Today is a perfect day for some Boomer Talk, so let’s hop in the wayback machine and go all the way back to the days of 1997. Princess Diana has just died, and your mother will never get over it. John Travolta and Nicolas Cage are trading faces. Meredith Brooks is a bitch, a lover, a child, a mother, a sinner, AND a saint. Bill Clinton is President and blissfully unaware that the world is about to find out what happened between him, Monica Lewinsky, and a wet cigar. And Michigan football is undefeated and on the verge of winning their first national championship in nearly 50 years.

But there’s a catch for the Wolverines. They have to defeat Ryan Leaf, the most dangerous passer in college football, and his Washington State Cougars in the Rose Bowl. At the same time, they have to fend off an undefeated Nebraska team in the polls.

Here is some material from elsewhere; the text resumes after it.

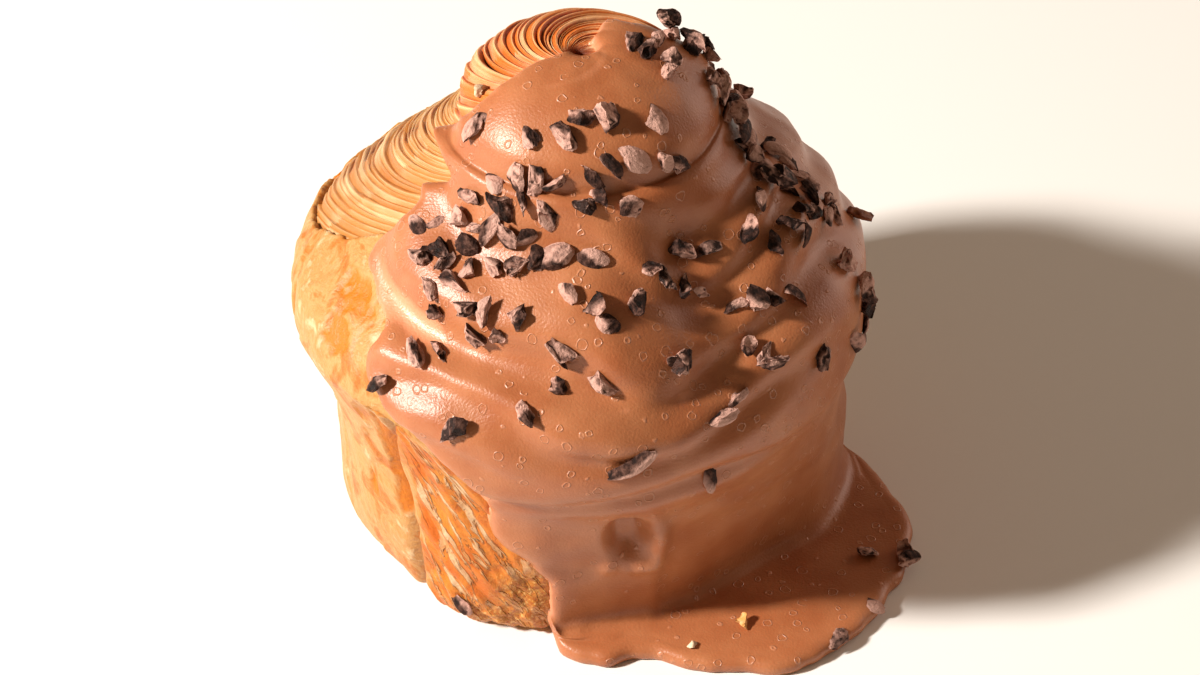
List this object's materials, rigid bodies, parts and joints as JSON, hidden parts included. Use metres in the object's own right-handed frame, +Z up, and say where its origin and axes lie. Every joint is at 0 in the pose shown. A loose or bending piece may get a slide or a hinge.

This is the year before the advent of Bowl Championship Series (or BCS), so national champions are still often decided by the polls alone. To make things even more annoying, there are two polls. The first one is the AP poll, which is decided by the press. The second one is the USA Today coaches’ poll, which is voted on by coaches who infamously let their underlings do the voting for them. Yes, this the time of shared national championships, and of coaches turning their postgame pressers into campaign rallies, and of bros everywhere crying out, “Let’s just find a field somewhere in the middle of Iowa and settle it there, once and for all!”

But Michigan need not worry about any of that. They’re No. 1 in both polls, and have resided at the top ever since Nebraska needed a miracle (and possibly illegal) touchdown off a deflection to beat lowly Mizzou in early November. So when Charles Woodson and the Wolverines hold off Wazzu in the Rose Bowl on New Year’s Day 1998, it’s a done deal. Head coach Lloyd Carr, who inspired his team by making all of them read Jon Krakauer’s Into Thin Air (??), tells his players, “You just won the national championship,” and there is much rejoicing.

[Corso voice] Not so fast, my friend. Because Nebraska has yet to play their bowl game: a Jan. 2 Orange Bowl matchup against Peyton Manning and Tennessee that was arranged by the Bowl Alliance, which is like the BCS but 10 percent less cool. The Huskers, with two recent and undisputed national titles already on their resume, annihilate the Volunteers. And that’s when the campaigning begins in earnest. From QB Scott Frost:

I have a question for all the coaches: if you can look yourself in the mirror and say if your job depended on playing either Michigan or Nebraska to keep your job, who would you rather play?

And defensive lineman Grant Wistrom:

If anybody in their heart can honestly find (a reason) not to vote us No. 1, that’s their problem. If you’re going to give it to Michigan because they haven’t won in a 45 years, then who cares? We don’t want it, anyway. If you want to vote for the best team in the country, vote for us.

The campaigning works. The coaches—or their executive assistants—bump Nebraska back up to No. 1. The AP keeps Michigan at No. 1, and we have ourselves a split national title. Everyone gets what they want and no one gets what they want. As far as Michigan fans are concerned, they’re the real champs. As far as Nebraska fans are concerned, they’re the real champs. This is college football in the 1990s: an eternal bar argument that leaves everyone involved drunk and angry.

Fast forward 26 years. This sport still leaves everyone drunk and angry but, thanks to a real-deal playoff system, there’s now little argument as to who’s the best when the season is over. This season, it’s Michigan. They ran the table and then suffocated Washington for their first undisputed national title since 1948, when they were in the Big Nine conference. Whether or not the Wolverines got a little help from an aspiring Spygate mastermind (they did) during their run is the kind of question that might have held sway back at the turn of the century, but no longer. Michigan, and Crooked Jim Harbaugh, are No. 1. No one else gets to lay claim to that title.

Especially Nebraska. Since that 1997 season, the Cornhuskers have won zero national titles. They’ve never made the College Football Playoff. They moved to the Big Ten in 2011 and have never won their division (by contrast, Northwestern has won it twice). They’ve cycled through six different head coaches, including Frost, who was fired after going 16-31 in a little over four years on the job. They haven’t had a winning season since 2016, and there’s little to indicate that they’ll return to their dynastic ways anytime soon. This season, they hosted Michigan in Lincoln and lost, 45-7. They are filler for a conference that barely requires their services. They are shit. A has-been that never will be again.

I was a diehard Michigan football fan back in 1997, and I chafed at Frost and company whining their way into a split title. So while I'm no longer a diehard Michigan fan, I’d just like to say to both Nebraska, and to their fans: It’s settled now. You lose. Eat a butt.